#### GIVEN TASK:
Please repeat, exactly and with nothing added, the lines running from the line that contains "hole = drill" to the line that contains "from collections import namedtuple", both lines included.

[Rows from a 3D modeling dataset]

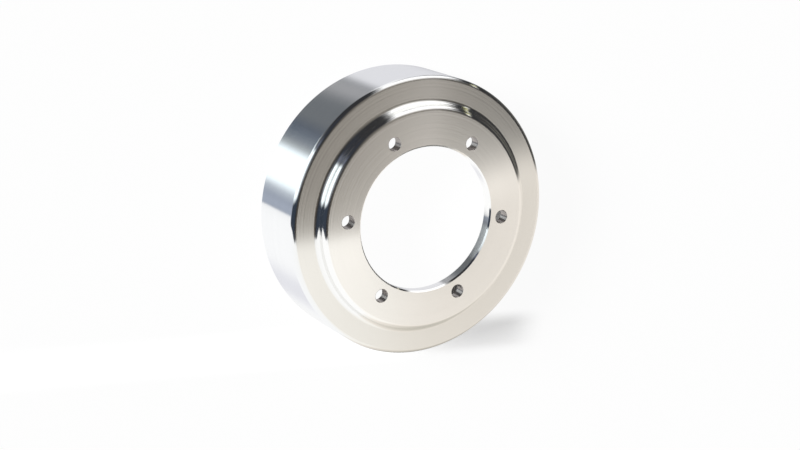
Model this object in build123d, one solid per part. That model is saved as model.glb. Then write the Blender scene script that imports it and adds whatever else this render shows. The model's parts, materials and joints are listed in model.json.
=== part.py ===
"""Fan drive pulley: a one-piece drum turned from aluminium, with a raised, bored and drilled hub face."""
from build123d import *
from math import acos, cos, degrees, sin
import os

# The pulley stands on the open edge of its rim, with its hub face up. Z is the axis of rotation and
# Z = 0 is the rim's open edge. Every size is in millimetres.

# Rim: the drum that the flat belt runs on.
rim_radius = 90.0
rim_depth = 46.0
rim_wall = 8.0
rim_edge_round = 3.0
rim_open_edge_chamfer = 0.6

# Web: the outer face that closes the front of the drum.
web_thickness = 7.3
web_to_rim_fillet = 4.0

# Hub recess: the shallow pocket behind the hub, which a fan hub's flange seats in. The web's ledge is
# the flat ring that is left between the pocket and the rim wall.
web_ledge_width = 12.0
recess_fillet = 2.0
recess_mouth_chamfer = 0.5

# Hub: the raised middle, joined to the outer face by a round and a cove. Its flat face ends a little
# inside the wall of the recess.
hub_face_inset = 1.3
hub_rise = 6.3
hub_round = 3.5
hub_cove = 3.5
hub_thickness = 7.4

# Bore and bolt circle.
bore_radius = 46.5
bore_face_chamfer = 0.9
bore_back_chamfer = 0.5
bolt_count = 6
bolt_circle_from_bore = 9.0
bolt_hole_radius = 4.2
bolt_hole_chamfer = 0.3

# Radii and heights that follow from the sizes above.
rim_inner_radius = rim_radius - rim_wall
recess_radius = rim_inner_radius - web_ledge_width
hub_face_radius = recess_radius - hub_face_inset
bolt_circle_radius = bore_radius + bolt_circle_from_bore
face_z = rim_depth
hub_z = face_z + hub_rise
web_back_z = face_z - web_thickness
recess_floor_z = hub_z - hub_thickness


def hub_step():
    """The edges from the hub face down to the outer face, and the radius at which they end.

    The round and the cove meet with a shared tangent. A rise greater than both of their radii has an
    upright wall between them.
    """
    turn = acos(max(0.0, 1.0 - hub_rise / (hub_round + hub_cove)))
    wall_height = hub_rise - (hub_round + hub_cove) * (1.0 - cos(turn))
    wall_radius = hub_face_radius + hub_round * sin(turn)
    cove_end_radius = wall_radius + hub_cove * sin(turn)
    edges = [
        CenterArc((hub_face_radius, hub_z - hub_round), hub_round, 90.0, -degrees(turn)),
        CenterArc((cove_end_radius, face_z + hub_cove), hub_cove, 270.0 - degrees(turn), degrees(turn)),
    ]
    if wall_height > 0.001:
        edges.append(Line(edges[0] @ 1, edges[1] @ 0))
    return edges, cove_end_radius


def at_corner(section, radius, height):
    """The corner of the section that lies nearest to a radius and height."""
    return section.vertices().sort_by_distance((radius, height))[0]


def half_section():
    """One side of the pulley's section: X is the radius and Y the height."""
    step_edges, step_end_radius = hub_step()
    rest_of_outline = Polyline(
        (step_end_radius, face_z),
        (rim_radius, face_z),
        (rim_radius, 0.0),
        (rim_inner_radius, 0.0),
        (rim_inner_radius, web_back_z),
        (recess_radius, web_back_z),
        (recess_radius, recess_floor_z),
        (bore_radius, recess_floor_z),
        (bore_radius, hub_z),
        (hub_face_radius, hub_z),
    )
    section = make_face(Curve() + [*step_edges, rest_of_outline])
    section = fillet(at_corner(section, rim_radius, face_z), rim_edge_round)
    section = fillet(at_corner(section, rim_inner_radius, web_back_z), web_to_rim_fillet)
    section = fillet(at_corner(section, recess_radius, recess_floor_z), recess_fillet)
    section = chamfer(at_corner(section, rim_radius, 0.0), rim_open_edge_chamfer)
    section = chamfer(at_corner(section, rim_inner_radius, 0.0), rim_open_edge_chamfer)
    section = chamfer(at_corner(section, recess_radius, web_back_z), recess_mouth_chamfer)
    section = chamfer(at_corner(section, bore_radius, recess_floor_z), bore_back_chamfer)
    return chamfer(at_corner(section, bore_radius, hub_z), bore_face_chamfer)


def bolt_hole():
    """The space cut by one bolt hole: a drilled hole through the hub, broken at both mouths."""
    drill = Cylinder(bolt_hole_radius, hub_thickness)
    mouth = Cone(bolt_hole_radius, bolt_hole_radius + bolt_hole_chamfer, bolt_hole_chamfer)
    to_mouth = Pos(0, 0, (hub_thickness - bolt_hole_chamfer) / 2)
    hole = drill + to_mouth * mouth + Rot(180, 0, 0) * to_mouth * mouth
    return Pos(0, 0, recess_floor_z + hub_thickness / 2) * hole


def pulley():
    """The turned blank with its bolt holes cut. The first hole lies on +X."""
    blank = revolve(Plane.XZ * half_section(), Axis.Z)
    holes = [bolt_hole().moved(place) for place in PolarLocations(bolt_circle_radius, bolt_count)]
    return blank - holes


os.makedirs("parts", exist_ok=True)
export_step(pulley(), "parts/pulley.step")
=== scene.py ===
"""Dresses a fan drive pulley, turned from one blank of aluminium, and sets the stage that it is seen on."""
import json
import math
from collections import namedtuple

import bpy
from bpy.props import FloatProperty, FloatVectorProperty, IntProperty, PointerProperty
from mathutils import Matrix, Vector


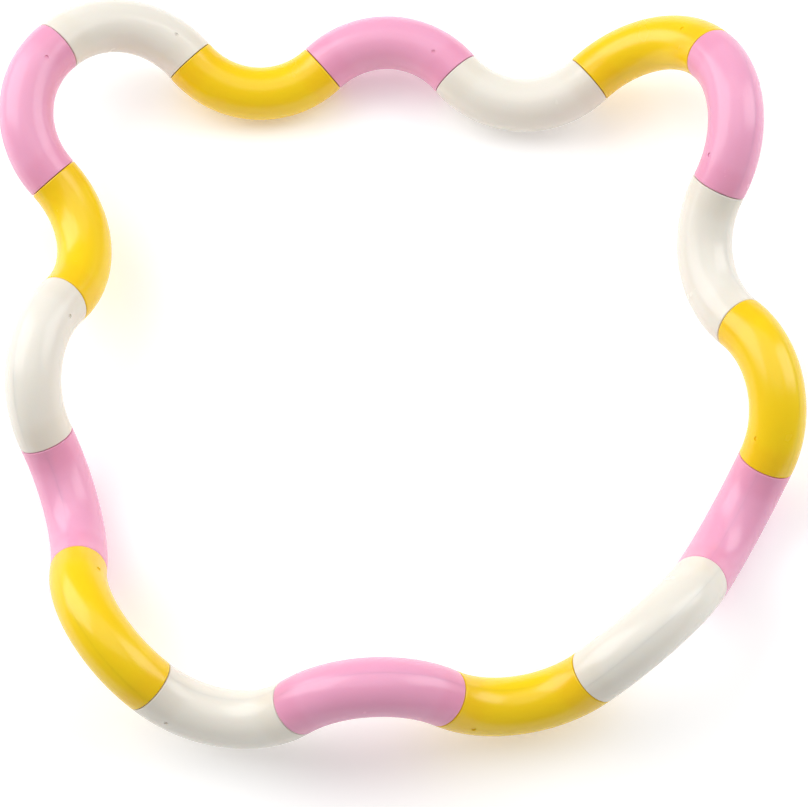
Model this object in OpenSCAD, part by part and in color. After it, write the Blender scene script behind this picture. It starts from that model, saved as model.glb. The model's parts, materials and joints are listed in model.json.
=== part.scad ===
// Twisting snake loop: eighteen quarter-circle tube bends, each able to spin on the next one
// Every bend is two half shells closed round a snap swivel pin

/* [Tube bends] */
// Outer diameter of the round tube
tube_diameter = 14; // [12:0.5:18]
// Radius of each bend, measured to the middle of the tube
bend_radius = 24.5; // [20:0.5:32]
// Thickness of the tube's moulded wall
tube_wall = 1.4; // [1.2:0.1:1.8]
// Straight length at each end, before the tube starts to bend
end_collar = 0.6; // [0.4:0.1:2]
// Rounding of the rim at each end of a bend
rim_round = 0.3; // [0.1:0.05:0.35]

/* [Swivel pin] */
// Diameter of the pin's neck, which the next bend spins on
neck_diameter = 5.6; // [4.5:0.1:6.2]
// Diameter of the flange that the two half shells close on
flange_diameter = 8.8; // [7.8:0.1:9.4]
// Thickness of that flange
flange_thickness = 1.4; // [1:0.1:2]
// Diameter of the short tail behind the flange
tail_diameter = 5; // [4:0.1:6]
// Length of that tail
tail_length = 1.2; // [0.8:0.1:2]
// Diameter of the snap nose over its barb
barb_diameter = 6.6; // [6.3:0.1:7.2]
// Length of the barb's straight band
barb_band = 0.6; // [0.4:0.1:1]
// Length of the cone that leads the nose in
nose_length = 2; // [1.5:0.1:3]
// Diameter of the nose at its tip
nose_tip = 4.4; // [3.6:0.1:5]
// Width of the two crossed slots that let the nose squeeze
slot_width = 0.9; // [0.6:0.1:1.2]

/* [Pin housing] */
// Wall between a bend's end face and the flange's groove
seat_wall = 2; // [1.5:0.1:2.5]
// Wall between a bend's end face and the room behind it, which the barb hooks on
lip_wall = 2; // [1.5:0.1:2.5]
// Wall between the pin's housing and the hollow of the tube
inner_wall = 1; // [0.8:0.1:2]

/* [Half shell bosses] */
// How many bosses join the two half shells along a bend
boss_count = 2; // [1:1:3]
// Diameter of a boss
boss_diameter = 3.8; // [3.4:0.1:5]
// Diameter of the locating pin on a boss
peg_diameter = 1.8; // [1.5:0.1:2]
// Length of the locating pin
peg_length = 1.8; // [1.2:0.1:2.5]

/* [Gate mark] */
// Where the mould's gate mark sits round the bend, in degrees from the socket end
gate_angle = 75; // [20:1:80]
// Diameter of the gate mark's dimple
gate_diameter = 1.1; // [0.8:0.1:1.5]
// Depth of the dimple
gate_depth = 0.25; // [0.1:0.05:0.5]

/* [Clearances] */
// Gap between the end faces of two bends
face_gap = 0.16; // [0.1:0.02:0.4]
// Radial clearance of the neck, the flange and the tail in their bores
running_fit = 0.06; // [0.03:0.01:0.1]
// End play of the flange and of the barb, each way
end_play = 0.1; // [0.05:0.01:0.2]
// Radial room round the barb once it has snapped in
barb_room = 0.3; // [0.2:0.05:0.5]
// Room past the tip and past the tail of a pin
tip_room = 0.3; // [0.2:0.05:0.6]
// Radial clearance of a locating pin in its hole
peg_fit = 0.05; // [0.03:0.01:0.1]

/* [Hidden] */
$fn = 96;
cream = [0.94, 0.92, 0.87];
yellow = [0.98, 0.83, 0.06];
pink = [0.94, 0.66, 0.80];
natural = [0.90, 0.90, 0.88];
shell_colors = [cream, yellow, pink];
tube_radius = tube_diameter / 2;
hollow_radius = tube_radius - tube_wall;
inset = end_collar + face_gap / 2;
leg = bend_radius + inset;
// Depths below a bend's end face, measured from the middle of the gap
face_depth = face_gap / 2;
seat_depth = face_depth + seat_wall;
groove_depth = seat_depth + flange_thickness + 2 * end_play;
tail_depth = seat_depth + end_play + flange_thickness + tail_length + tip_room;
lip_depth = face_depth + lip_wall;
nose_end = lip_depth + end_play + barb_band + nose_length;
room_depth = nose_end + tip_room;
housing_depth = max(tail_depth, room_depth) + inner_wall;
housing_radius = max(flange_diameter, barb_diameter + 2 * barb_room) / 2;
housing_angle = atan((housing_depth - inset) / (bend_radius - housing_radius));
boss_step = (90 - 2 * housing_angle) / (boss_count + 1);
// How far a cut runs past the face that it opens, and how far a locating pin is rooted in its boss
cut_past = 1;
peg_root = 0.5;
// Compass bearing and climb of the tube at the start of each bend, going clockwise round the loop
headings = [
    [55, -5], [-45, -15], [45, 15],
    [-55, -10], [40, 15], [-65, 30],
    [-120, -35], [-50, 30], [-125, -60],
    [-135, 60], [-155, -30], [160, 50],
    [-170, -40], [155, 30], [95, -35],
    [115, 35], [60, -30], [140, 25]
];
bend_count = len(headings);
settle_rounds = 500;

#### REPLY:
    hole = drill + to_mouth * mouth + Rot(180, 0, 0) * to_mouth * mouth
    return Pos(0, 0, recess_floor_z + hub_thickness / 2) * hole


def pulley():
    """The turned blank with its bolt holes cut. The first hole lies on +X."""
    blank = revolve(Plane.XZ * half_section(), Axis.Z)
    holes = [bolt_hole().moved(place) for place in PolarLocations(bolt_circle_radius, bolt_count)]
    return blank - holes


os.makedirs("parts", exist_ok=True)
export_step(pulley(), "parts/pulley.step")
=== scene.py ===
"""Dresses a fan drive pulley, turned from one blank of aluminium, and sets the stage that it is seen on."""
import json
import math
from collections import namedtuple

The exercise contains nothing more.